[START SUPPLIED INFORMATION]

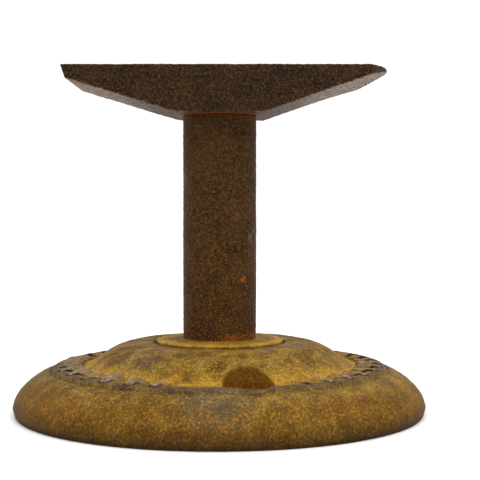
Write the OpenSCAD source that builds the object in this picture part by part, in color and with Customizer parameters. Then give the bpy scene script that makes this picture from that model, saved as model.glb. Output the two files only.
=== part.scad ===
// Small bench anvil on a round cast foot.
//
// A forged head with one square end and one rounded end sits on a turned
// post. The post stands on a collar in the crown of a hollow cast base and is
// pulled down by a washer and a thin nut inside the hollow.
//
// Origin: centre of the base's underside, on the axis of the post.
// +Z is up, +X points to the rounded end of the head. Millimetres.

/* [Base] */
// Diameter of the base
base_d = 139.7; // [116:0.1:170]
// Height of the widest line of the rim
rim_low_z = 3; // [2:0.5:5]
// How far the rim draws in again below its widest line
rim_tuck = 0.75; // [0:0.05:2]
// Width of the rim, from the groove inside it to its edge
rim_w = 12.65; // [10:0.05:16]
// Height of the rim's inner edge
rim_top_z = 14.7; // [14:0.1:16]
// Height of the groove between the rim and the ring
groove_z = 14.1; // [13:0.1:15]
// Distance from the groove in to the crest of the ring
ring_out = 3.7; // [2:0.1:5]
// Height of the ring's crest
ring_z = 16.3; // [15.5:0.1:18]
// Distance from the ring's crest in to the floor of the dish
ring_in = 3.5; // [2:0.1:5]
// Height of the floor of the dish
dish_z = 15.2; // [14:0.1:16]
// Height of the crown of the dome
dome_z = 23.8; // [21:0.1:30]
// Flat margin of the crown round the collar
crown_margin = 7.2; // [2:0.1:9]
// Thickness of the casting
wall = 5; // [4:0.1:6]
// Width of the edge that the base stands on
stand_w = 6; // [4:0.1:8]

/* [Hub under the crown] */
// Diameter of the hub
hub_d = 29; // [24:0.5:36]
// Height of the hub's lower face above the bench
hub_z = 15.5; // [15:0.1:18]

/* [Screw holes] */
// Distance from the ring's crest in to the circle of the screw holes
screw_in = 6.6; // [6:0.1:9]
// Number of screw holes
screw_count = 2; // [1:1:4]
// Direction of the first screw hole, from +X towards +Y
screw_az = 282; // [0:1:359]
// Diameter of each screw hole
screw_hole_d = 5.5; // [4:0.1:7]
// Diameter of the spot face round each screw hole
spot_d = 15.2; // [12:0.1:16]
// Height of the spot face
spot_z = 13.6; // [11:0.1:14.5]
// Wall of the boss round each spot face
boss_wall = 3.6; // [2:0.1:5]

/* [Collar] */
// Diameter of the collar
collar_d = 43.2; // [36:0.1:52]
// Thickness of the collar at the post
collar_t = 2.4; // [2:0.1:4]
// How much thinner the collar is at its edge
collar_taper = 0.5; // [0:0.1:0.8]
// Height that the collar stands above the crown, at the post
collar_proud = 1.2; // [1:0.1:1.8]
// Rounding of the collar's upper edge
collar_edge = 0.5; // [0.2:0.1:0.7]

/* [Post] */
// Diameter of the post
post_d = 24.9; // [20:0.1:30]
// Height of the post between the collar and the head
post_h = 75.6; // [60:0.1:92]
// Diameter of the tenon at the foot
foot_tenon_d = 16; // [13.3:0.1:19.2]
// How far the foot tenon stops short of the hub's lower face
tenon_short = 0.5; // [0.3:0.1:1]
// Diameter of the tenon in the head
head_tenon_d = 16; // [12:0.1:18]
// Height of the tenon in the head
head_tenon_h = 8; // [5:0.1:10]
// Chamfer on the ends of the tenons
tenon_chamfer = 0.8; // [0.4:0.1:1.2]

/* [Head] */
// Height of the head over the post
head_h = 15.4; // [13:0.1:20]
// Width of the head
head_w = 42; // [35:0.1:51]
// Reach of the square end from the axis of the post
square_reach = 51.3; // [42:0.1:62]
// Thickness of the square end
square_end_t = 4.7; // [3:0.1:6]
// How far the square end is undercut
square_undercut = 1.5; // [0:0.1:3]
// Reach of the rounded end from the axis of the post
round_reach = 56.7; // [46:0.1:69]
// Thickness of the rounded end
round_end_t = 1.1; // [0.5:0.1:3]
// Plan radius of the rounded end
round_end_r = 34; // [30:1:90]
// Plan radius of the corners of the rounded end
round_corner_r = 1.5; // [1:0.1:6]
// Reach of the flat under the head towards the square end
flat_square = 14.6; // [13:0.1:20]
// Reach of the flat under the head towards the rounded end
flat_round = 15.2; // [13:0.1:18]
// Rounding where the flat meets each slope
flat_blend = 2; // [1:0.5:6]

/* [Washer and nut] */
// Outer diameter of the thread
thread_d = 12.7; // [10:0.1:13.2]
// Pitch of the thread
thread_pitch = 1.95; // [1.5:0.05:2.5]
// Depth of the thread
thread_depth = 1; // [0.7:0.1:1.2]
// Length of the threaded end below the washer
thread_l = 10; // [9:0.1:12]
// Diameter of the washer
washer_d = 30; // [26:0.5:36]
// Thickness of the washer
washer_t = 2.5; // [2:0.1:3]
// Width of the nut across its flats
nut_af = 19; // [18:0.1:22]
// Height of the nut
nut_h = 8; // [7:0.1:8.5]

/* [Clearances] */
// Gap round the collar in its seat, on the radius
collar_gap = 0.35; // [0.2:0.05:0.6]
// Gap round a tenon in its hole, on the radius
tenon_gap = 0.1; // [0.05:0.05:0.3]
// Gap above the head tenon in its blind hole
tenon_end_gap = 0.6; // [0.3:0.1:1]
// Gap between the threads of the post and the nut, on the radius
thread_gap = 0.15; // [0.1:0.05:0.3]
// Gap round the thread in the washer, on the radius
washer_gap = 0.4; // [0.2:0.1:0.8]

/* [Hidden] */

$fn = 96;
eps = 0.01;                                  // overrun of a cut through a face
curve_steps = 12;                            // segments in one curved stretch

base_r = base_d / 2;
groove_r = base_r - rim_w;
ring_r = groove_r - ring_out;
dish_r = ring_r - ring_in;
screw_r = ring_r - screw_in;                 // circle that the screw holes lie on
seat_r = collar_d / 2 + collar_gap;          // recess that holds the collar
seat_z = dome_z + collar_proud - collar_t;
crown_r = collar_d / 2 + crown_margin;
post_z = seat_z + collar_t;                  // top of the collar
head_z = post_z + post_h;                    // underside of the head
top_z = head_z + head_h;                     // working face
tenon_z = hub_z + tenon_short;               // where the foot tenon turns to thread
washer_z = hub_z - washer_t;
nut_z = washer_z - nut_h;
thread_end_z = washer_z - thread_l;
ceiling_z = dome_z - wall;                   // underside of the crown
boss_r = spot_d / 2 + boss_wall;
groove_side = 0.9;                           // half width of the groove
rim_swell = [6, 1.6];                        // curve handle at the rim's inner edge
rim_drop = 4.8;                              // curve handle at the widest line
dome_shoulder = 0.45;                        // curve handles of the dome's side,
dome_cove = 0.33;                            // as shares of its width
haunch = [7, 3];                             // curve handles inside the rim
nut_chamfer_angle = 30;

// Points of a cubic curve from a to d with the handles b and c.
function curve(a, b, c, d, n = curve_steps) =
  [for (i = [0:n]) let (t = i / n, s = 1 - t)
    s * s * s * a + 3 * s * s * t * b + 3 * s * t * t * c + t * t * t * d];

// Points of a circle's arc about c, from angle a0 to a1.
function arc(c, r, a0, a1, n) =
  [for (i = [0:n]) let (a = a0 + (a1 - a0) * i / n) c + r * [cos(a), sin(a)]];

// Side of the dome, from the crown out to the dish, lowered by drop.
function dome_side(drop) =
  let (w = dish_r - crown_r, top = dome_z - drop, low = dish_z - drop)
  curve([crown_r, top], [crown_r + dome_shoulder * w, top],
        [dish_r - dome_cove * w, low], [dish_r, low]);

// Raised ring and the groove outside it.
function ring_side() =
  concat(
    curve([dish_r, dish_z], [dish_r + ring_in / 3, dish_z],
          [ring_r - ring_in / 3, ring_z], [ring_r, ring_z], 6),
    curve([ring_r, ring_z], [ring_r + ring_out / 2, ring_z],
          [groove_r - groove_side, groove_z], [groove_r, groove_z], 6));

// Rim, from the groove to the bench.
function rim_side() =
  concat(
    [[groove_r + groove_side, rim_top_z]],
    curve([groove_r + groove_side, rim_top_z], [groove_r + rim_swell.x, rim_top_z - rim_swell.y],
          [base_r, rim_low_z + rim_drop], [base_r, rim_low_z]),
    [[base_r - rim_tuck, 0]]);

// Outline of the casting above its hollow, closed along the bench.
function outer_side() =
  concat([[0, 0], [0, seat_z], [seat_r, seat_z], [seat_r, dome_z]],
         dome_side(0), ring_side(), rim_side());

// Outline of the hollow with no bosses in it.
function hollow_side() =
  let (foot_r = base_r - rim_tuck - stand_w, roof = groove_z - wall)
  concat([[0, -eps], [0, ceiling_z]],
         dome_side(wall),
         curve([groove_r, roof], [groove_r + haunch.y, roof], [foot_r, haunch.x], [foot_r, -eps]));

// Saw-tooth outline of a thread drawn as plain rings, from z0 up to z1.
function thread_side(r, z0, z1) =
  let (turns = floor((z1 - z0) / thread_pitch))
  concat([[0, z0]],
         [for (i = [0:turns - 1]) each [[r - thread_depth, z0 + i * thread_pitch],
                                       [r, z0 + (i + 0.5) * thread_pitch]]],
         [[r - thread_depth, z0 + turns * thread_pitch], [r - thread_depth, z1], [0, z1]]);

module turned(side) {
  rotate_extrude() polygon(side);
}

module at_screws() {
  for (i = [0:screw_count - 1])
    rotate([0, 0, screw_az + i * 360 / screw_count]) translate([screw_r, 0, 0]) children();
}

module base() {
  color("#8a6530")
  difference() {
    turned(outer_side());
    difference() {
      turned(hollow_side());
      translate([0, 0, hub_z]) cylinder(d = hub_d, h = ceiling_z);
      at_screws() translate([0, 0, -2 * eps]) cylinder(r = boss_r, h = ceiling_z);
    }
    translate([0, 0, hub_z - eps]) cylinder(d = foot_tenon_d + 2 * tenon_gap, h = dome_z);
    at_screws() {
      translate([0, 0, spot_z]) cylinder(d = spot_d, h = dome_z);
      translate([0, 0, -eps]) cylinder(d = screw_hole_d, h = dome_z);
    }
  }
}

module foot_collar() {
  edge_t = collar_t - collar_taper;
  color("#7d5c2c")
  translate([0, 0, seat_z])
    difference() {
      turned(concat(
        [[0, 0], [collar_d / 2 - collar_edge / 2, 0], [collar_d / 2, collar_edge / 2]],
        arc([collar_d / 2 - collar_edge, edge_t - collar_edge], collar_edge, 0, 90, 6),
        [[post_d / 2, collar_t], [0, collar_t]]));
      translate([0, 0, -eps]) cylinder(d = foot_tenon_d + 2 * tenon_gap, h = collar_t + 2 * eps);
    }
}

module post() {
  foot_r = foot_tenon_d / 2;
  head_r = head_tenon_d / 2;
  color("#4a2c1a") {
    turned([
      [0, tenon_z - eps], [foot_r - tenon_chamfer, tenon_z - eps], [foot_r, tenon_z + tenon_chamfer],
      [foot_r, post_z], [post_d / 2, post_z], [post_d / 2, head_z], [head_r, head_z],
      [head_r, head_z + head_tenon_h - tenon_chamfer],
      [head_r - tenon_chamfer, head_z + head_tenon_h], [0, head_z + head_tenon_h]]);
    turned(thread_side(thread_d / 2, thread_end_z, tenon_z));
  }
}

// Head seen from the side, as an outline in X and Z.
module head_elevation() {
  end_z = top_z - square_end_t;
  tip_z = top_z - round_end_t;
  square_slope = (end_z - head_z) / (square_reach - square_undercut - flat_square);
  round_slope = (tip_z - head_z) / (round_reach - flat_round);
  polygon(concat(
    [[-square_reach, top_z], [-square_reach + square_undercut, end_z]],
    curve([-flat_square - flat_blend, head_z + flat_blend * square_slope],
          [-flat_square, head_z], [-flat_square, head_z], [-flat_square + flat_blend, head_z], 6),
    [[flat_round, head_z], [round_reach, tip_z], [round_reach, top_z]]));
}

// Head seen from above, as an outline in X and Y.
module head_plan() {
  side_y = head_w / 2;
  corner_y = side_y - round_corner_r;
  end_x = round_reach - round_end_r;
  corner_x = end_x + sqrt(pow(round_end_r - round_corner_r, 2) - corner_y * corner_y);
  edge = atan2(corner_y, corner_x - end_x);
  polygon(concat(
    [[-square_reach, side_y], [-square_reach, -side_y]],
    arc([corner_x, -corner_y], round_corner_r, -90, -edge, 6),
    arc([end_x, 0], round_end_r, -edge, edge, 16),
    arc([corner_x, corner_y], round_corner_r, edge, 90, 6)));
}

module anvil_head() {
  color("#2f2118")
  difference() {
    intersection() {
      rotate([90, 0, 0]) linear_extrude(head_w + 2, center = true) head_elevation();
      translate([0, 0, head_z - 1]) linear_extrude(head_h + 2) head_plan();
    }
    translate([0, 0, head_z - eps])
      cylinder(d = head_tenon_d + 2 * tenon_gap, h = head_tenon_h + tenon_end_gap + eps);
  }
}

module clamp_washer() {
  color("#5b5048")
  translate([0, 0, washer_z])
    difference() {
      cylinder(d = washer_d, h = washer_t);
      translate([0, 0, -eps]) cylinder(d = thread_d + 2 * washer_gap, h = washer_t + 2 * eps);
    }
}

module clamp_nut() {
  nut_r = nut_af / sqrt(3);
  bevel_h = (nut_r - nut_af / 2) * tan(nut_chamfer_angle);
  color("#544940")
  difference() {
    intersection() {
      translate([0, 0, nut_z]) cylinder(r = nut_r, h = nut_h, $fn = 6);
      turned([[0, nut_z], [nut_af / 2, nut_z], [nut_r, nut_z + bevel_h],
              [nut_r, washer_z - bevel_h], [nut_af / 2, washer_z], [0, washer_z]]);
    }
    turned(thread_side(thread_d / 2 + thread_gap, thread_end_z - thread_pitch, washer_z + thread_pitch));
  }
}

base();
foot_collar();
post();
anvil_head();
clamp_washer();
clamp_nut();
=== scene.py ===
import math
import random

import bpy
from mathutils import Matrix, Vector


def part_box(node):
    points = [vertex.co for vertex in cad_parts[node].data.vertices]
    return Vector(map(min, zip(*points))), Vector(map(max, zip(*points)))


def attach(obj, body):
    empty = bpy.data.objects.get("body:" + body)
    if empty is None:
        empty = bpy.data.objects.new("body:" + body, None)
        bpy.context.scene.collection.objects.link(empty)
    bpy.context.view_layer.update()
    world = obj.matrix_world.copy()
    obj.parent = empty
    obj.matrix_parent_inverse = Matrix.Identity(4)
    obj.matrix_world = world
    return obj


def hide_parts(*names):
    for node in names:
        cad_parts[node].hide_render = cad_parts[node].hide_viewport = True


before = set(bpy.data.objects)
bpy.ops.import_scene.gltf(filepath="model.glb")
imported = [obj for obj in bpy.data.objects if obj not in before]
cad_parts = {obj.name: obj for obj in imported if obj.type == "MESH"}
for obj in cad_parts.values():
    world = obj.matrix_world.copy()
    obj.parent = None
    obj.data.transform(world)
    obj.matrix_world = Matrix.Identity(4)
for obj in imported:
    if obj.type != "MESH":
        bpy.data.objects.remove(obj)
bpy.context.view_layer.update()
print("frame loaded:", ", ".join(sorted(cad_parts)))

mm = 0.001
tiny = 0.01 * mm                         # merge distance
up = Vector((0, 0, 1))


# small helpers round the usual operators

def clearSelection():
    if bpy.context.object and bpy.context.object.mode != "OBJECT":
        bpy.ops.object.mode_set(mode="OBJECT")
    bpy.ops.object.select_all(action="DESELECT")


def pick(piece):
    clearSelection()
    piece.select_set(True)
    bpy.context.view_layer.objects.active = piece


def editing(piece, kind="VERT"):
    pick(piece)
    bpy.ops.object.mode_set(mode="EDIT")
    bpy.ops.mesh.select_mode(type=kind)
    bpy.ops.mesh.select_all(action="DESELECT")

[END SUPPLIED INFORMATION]

- _STATED TASK_:
Only the lines from the beginning of the material above through the line with "the head. Millimetres." are wanted; extract them exactly.

- _SOLVED PROBLEM_:
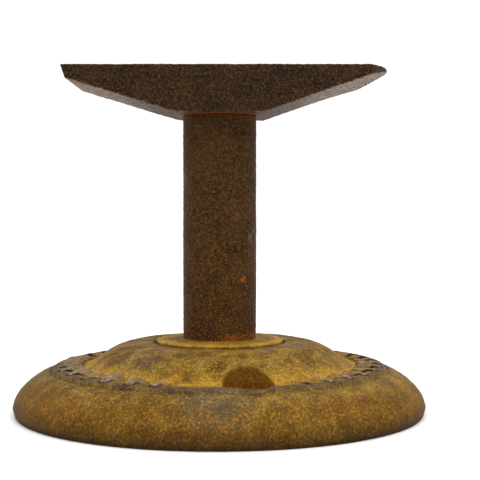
Write the OpenSCAD source that builds the object in this picture part by part, in color and with Customizer parameters. Then give the bpy scene script that makes this picture from that model, saved as model.glb. Output the two files only.
=== part.scad ===
// Small bench anvil on a round cast foot.
//
// A forged head with one square end and one rounded end sits on a turned
// post. The post stands on a collar in the crown of a hollow cast base and is
// pulled down by a washer and a thin nut inside the hollow.
//
// Origin: centre of the base's underside, on the axis of the post.
// +Z is up, +X points to the rounded end of the head. Millimetres.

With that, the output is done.